Assuming these guys aren’t idiots and also aren’t simply dishonest then the only reason such disconnects exist is because the confidences come from many different sources. Confidence can come from quality of data sets, understanding of processes or from professional opinion (maybe there are more). So when it comes to clouds it might be that we don’t understand the physics or have good, long data sets but it might be the professional opinion of many climate scientists that it’s cloud feedback that cause the model spread. Viola! you have high-confidence that springs from a low level of understanding.
(Note This is just my attempt to try to understand the reasoning of the IPCC, in no way does it mean I think it’s a reasonable way to proceed.)

RC Saumarez
October 2, 2013 4:27 pm

@Willis Eschenbach
I think that modelling climate is quite a serious biusiness. I actually think it is incredibly difficult.
If I were to model volcanic activity, i would regard it as a multiplier of the forcing, not an additive effect. That is if a lot of ash goes into the atmosphere, it would diminish the forcing by 10% or whatever.
In the case to recover the influence of volcanic ash on temperature would involve a homomorphic deconvolution. Given the fact the the climate response is certainly non-linear, one would be on a hiding to nothing using the awful data that is available.
If I were to try and take this problem on, which I am not because it is not my field, it would require at least 6 months serious work.
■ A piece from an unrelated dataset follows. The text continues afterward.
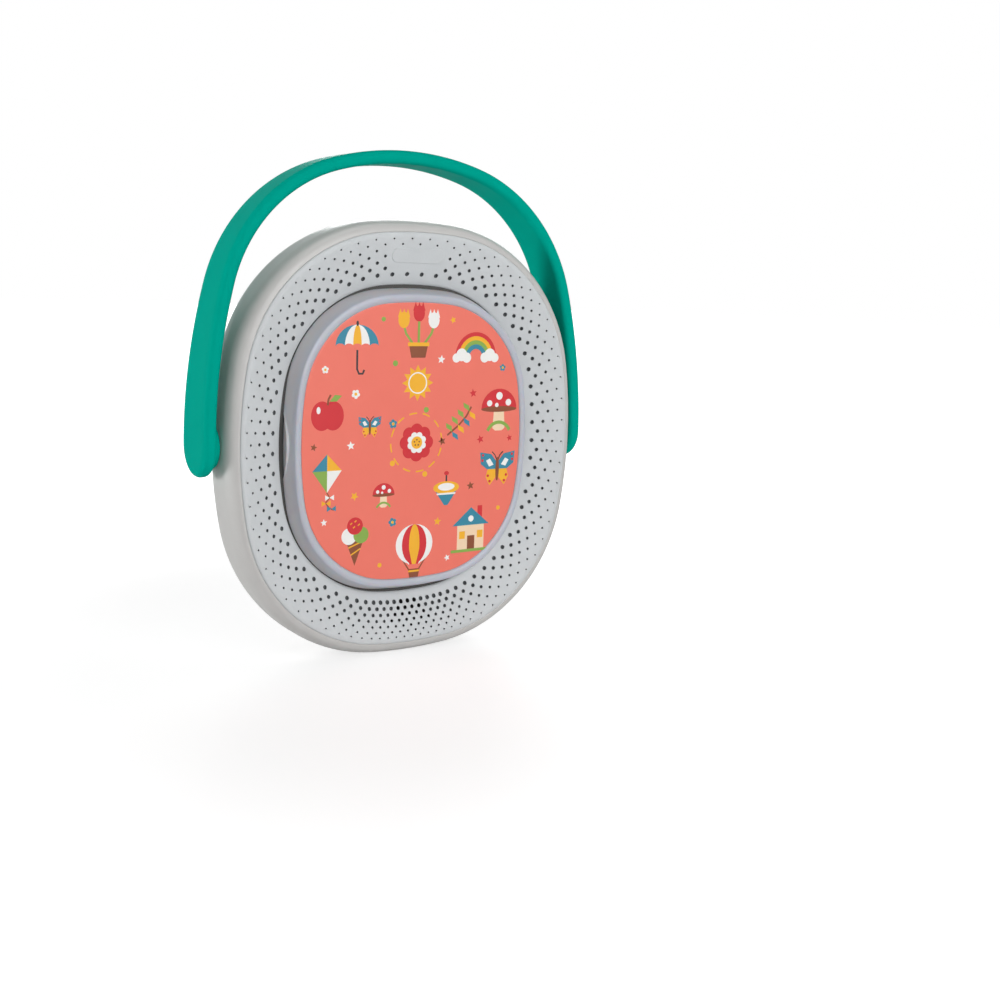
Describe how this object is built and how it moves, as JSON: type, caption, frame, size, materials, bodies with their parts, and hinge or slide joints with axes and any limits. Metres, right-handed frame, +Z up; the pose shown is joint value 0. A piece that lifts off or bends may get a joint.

However, this does not mean that I, and others who have a mathematical and technical education, cannot comment on the use of basic maths and satatistics. We can because we know a lot more about these methods than your good self. However, you seem to churn out what you believe is profound analysis several times a week. You should ask yourself if what you write makes any sense before posting it and then give the problem some serious thought.
Your analysis is both circular and naive.
I’m sorry that you are unable to respond to the valid criticism made by educated scientists about your posts. Simply ranting at people is not argument. I am perfectly capable of having a rational discussion about elementary signal processing and statistical methods with anyone and am prepared to be corrected by those who have greater expertise than myself.
Why not start with trying to determine if your “models” encapsulate the non-linear characteristics of the data and see how far you get?